Records:
▬▬▬▬▬▬
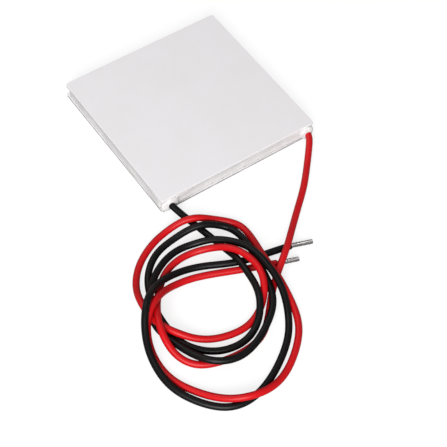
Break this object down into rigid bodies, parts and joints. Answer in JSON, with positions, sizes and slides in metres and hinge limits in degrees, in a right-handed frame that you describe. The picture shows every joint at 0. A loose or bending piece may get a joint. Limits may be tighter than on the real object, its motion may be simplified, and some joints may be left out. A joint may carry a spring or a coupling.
{
  "type": "thermoelectric cooling module",
  "caption": "Square thermoelectric cooler: two ceramic plates sealed round the edge with silicone, and a red and a black lead that lie in loose loops with tinned ends.",
  "frame": {"origin": "middle of the hot (lower) face, which lies on the surface", "axes": "+Z from the hot face to the cold face, -Y towards the edge that the leads leave; black lead at -X, red lead at +X"},
  "size_m": [0.0628, 0.0887, 0.0074],
  "materials": {
    "ceramic": "fired alumina, smooth and nearly matte, with rubbed edges",
    "silicone": "white silicone sealant, matte and slightly uneven",
    "black_insulation": "soft satin lead insulation",
    "red_insulation": "soft satin lead insulation",
    "tinned_wire": "twisted strands under a thin coat of solder",
    "solder": "satin solder",
    "copper": "plain copper tabs",
    "p_alloy": "sawn bismuth telluride, P type",
    "n_alloy": "sawn bismuth telluride, N type"
  },
  "bodies": {
    "root": {"cold_plate": "ceramic", "hot_plate": "ceramic", "edge_seal": "silicone", "black_bead": "silicone", "red_bead": "silicone", "black_lead": "black_insulation", "red_lead": "red_insulation", "black_tip_end": "tinned_wire", "red_tip_end": "tinned_wire", "black_bare_end": "tinned_wire", "red_bare_end": "tinned_wire", "black_joint": "solder", "red_joint": "solder", "cold_turn_tabs_rear": "copper", "cold_turn_tabs_front": "copper", "hot_solder": "solder", "cold_solder": "solder", "p_pellets_0": "p_alloy", "n_pellets_0": "n_alloy", "hot_tabs_0": "copper", "cold_tabs_0": "copper", "p_pellets_1": "p_alloy", "n_pellets_1": "n_alloy", "hot_tabs_1": "copper", "cold_tabs_1": "copper", "p_pellets_2": "p_alloy", "n_pellets_2": "n_alloy", "hot_tabs_2": "copper", "cold_tabs_2": "copper", "p_pellets_3": "p_alloy", "n_pellets_3": "n_alloy", "hot_tabs_3": "copper", "cold_tabs_3": "copper", "p_pellets_4": "p_alloy", "n_pellets_4": "n_alloy", "hot_tabs_4": "copper", "cold_tabs_4": "copper", "p_pellets_5": "p_alloy", "n_pellets_5": "n_alloy", "hot_tabs_5": "copper", "cold_tabs_5": "copper", "p_pellets_6": "p_alloy", "n_pellets_6": "n_alloy", "hot_tabs_6": "copper", "cold_tabs_6": "copper", "p_pellets_7": "p_alloy", "n_pellets_7": "n_alloy", "hot_tabs_7": "copper", "cold_tabs_7": "copper"}
  },
  "joints": []
}
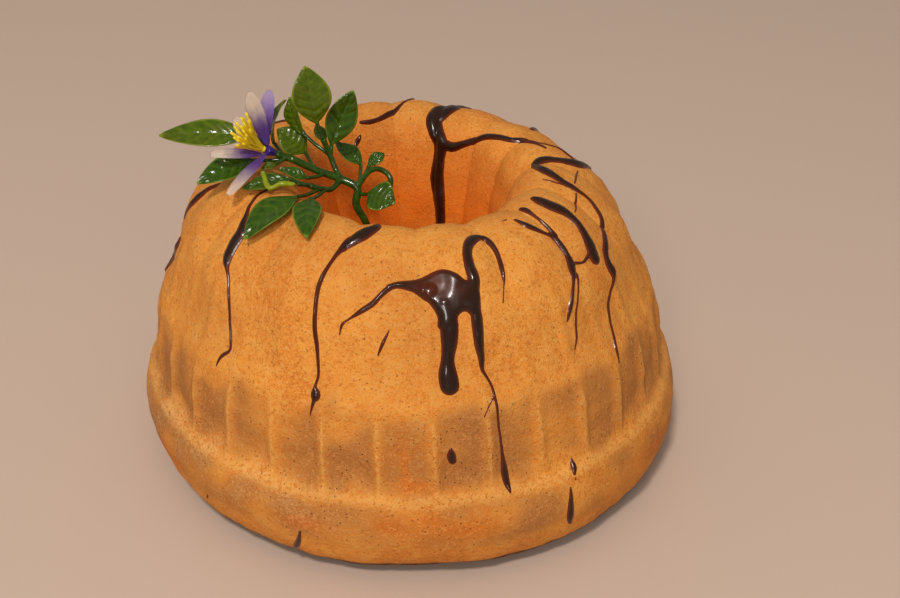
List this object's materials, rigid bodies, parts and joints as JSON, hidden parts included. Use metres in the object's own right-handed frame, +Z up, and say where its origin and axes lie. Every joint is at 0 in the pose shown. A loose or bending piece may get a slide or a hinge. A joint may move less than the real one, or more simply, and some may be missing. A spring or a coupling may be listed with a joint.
{
  "type": "bundt cake",
  "caption": "Uncut ring cake from a fluted tin, golden brown, with dark chocolate drizzled over it and an artificial sprig with one flower in its hole",
  "frame": {"origin": "centre of the base, on the surface the cake rests on", "axes": "+X towards the picture's right, +Y away from the camera, +Z up through the hole"},
  "size_m": [0.229, 0.229, 0.1686],
  "materials": {
    "crust": "baked crust, dry and finely speckled",
    "chocolate": "set dark chocolate, glossy",
    "leaf": "moulded foliage with pale edges, glossy",
    "stem": "moulded twig, satin",
    "petal": "thin translucent petal",
    "violet": "thin deep violet petal",
    "stamen": "fine threads, matt",
    "bud": "moulded bud, satin"
  },
  "bodies": {
    "root": {"cake": "crust", "stem": "stem", "leaf_a": "leaf", "leaf_b": "leaf", "leaf_c": "leaf", "leaf_d": "leaf", "leaf_e": "leaf", "leaf_f": "leaf", "leaf_g": "leaf", "leaf_h": "leaf", "leaf_i": "leaf", "leaf_j": "leaf", "leaf_k": "leaf", "leaf_l": "leaf", "leaf_m": "leaf", "leaf_n": "leaf", "leaf_o": "leaf", "sepal": "leaf", "bud": "bud", "flower_cup": "violet", "petal_up": "petal", "petal_right": "violet", "petal_back": "petal", "petal_left": "petal", "petal_down": "petal", "stamens": "stamen"}
  },
  "joints": []
}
▬▬▬▬▬▬
- _Request_
From the line holding "List this object's" down to the final line above, quote every line exactly and only those lines.

- _Finished task_
List this object's materials, rigid bodies, parts and joints as JSON, hidden parts included. Use metres in the object's own right-handed frame, +Z up, and say where its origin and axes lie. Every joint is at 0 in the pose shown. A loose or bending piece may get a slide or a hinge. A joint may move less than the real one, or more simply, and some may be missing. A spring or a coupling may be listed with a joint.
{
  "type": "bundt cake",
  "caption": "Uncut ring cake from a fluted tin, golden brown, with dark chocolate drizzled over it and an artificial sprig with one flower in its hole",
  "frame": {"origin": "centre of the base, on the surface the cake rests on", "axes": "+X towards the picture's right, +Y away from the camera, +Z up through the hole"},
  "size_m": [0.229, 0.229, 0.1686],
  "materials": {
    "crust": "baked crust, dry and finely speckled",
    "chocolate": "set dark chocolate, glossy",
    "leaf": "moulded foliage with pale edges, glossy",
    "stem": "moulded twig, satin",
    "petal": "thin translucent petal",
    "violet": "thin deep violet petal",
    "stamen": "fine threads, matt",
    "bud": "moulded bud, satin"
  },
  "bodies": {
    "root": {"cake": "crust", "stem": "stem", "leaf_a": "leaf", "leaf_b": "leaf", "leaf_c": "leaf", "leaf_d": "leaf", "leaf_e": "leaf", "leaf_f": "leaf", "leaf_g": "leaf", "leaf_h": "leaf", "leaf_i": "leaf", "leaf_j": "leaf", "leaf_k": "leaf", "leaf_l": "leaf", "leaf_m": "leaf", "leaf_n": "leaf", "leaf_o": "leaf", "sepal": "leaf", "bud": "bud", "flower_cup": "violet", "petal_up": "petal", "petal_right": "violet", "petal_back": "petal", "petal_left": "petal", "petal_down": "petal", "stamens": "stamen"}
  },
  "joints": []
}